Spotify accounts for more than 10% of the music industry labels’ revenue, meaning the service is absolutely integral to the companies’ bottom lines. Not to mention that music industry association the International Federation of the Phonographic Industry (IFPI), registered in 2015 (its most recent figures) $6.7 billion in digital music sales, or 45% of all global revenues, while physical music sales accounted for 39%. (Source: “IFPI Global Music Report 2016,” International Federation of the Phonographic Industry, April 12, 2016.)

The music industry as a whole is moving into the online space more and more, with Spotify the current top dog in the sector. With that in mind, there are still plenty of reasons to be bullish on a Spotify IPO, despite some of the potential misgivings.
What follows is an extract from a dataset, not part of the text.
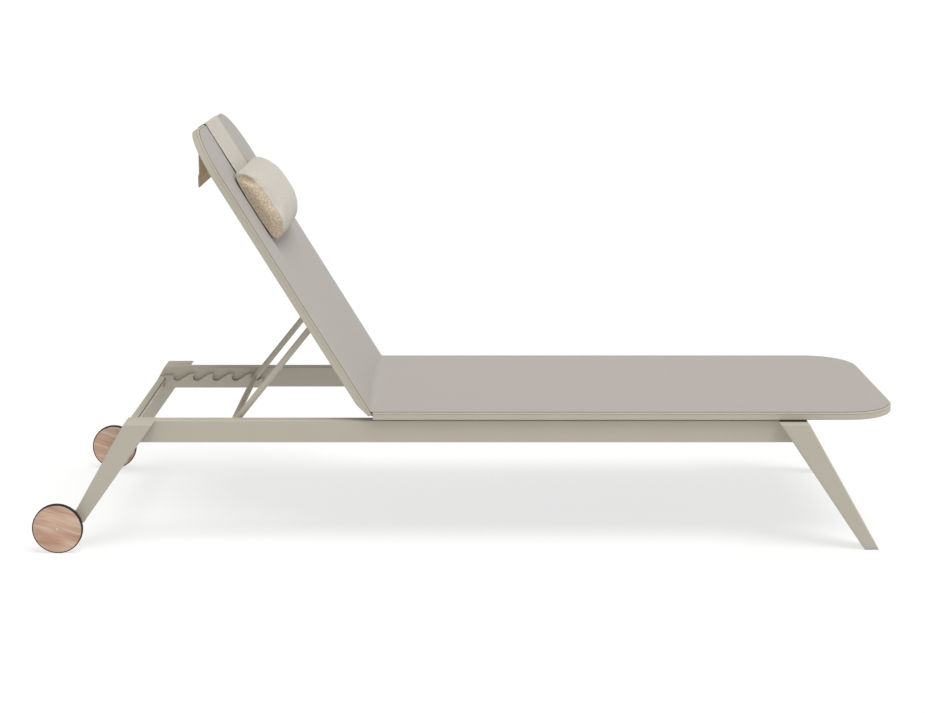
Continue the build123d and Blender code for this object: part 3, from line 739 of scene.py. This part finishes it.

What’s Next for a Spotify IPO? 

As much as it pains me to say, we will more than likely not see a Spotify IPO in 2017. Having said that, there is still a chance that the company could file this year, but most signs are pointing toward a 2018 IPO date.

But that doesn’t mean to sit on your hands and wait around. There are a few key signs to watch out for that will signal that a Spotify IPO could be on the horizon.

The first is the renegotiation of the aforementioned deals.

If the company is able to reduce the kickers it promised when it took on debt, or sign new contracts with the major record producers, then you have a couple of loose ends whose tying-up will help push toward making a Spotify IPO a reality.

And, like many of the current tech IPOs that may or may not be filed in 2017, eyes are transfixed on the Snap Inc. IPO anticipated in March. If that social media giant goes public with shining results, you may see more and more private tech companies begin to eye an IPO.

For now, though, it’s looking like a Spotify IPO happening in 2018 is your best bet.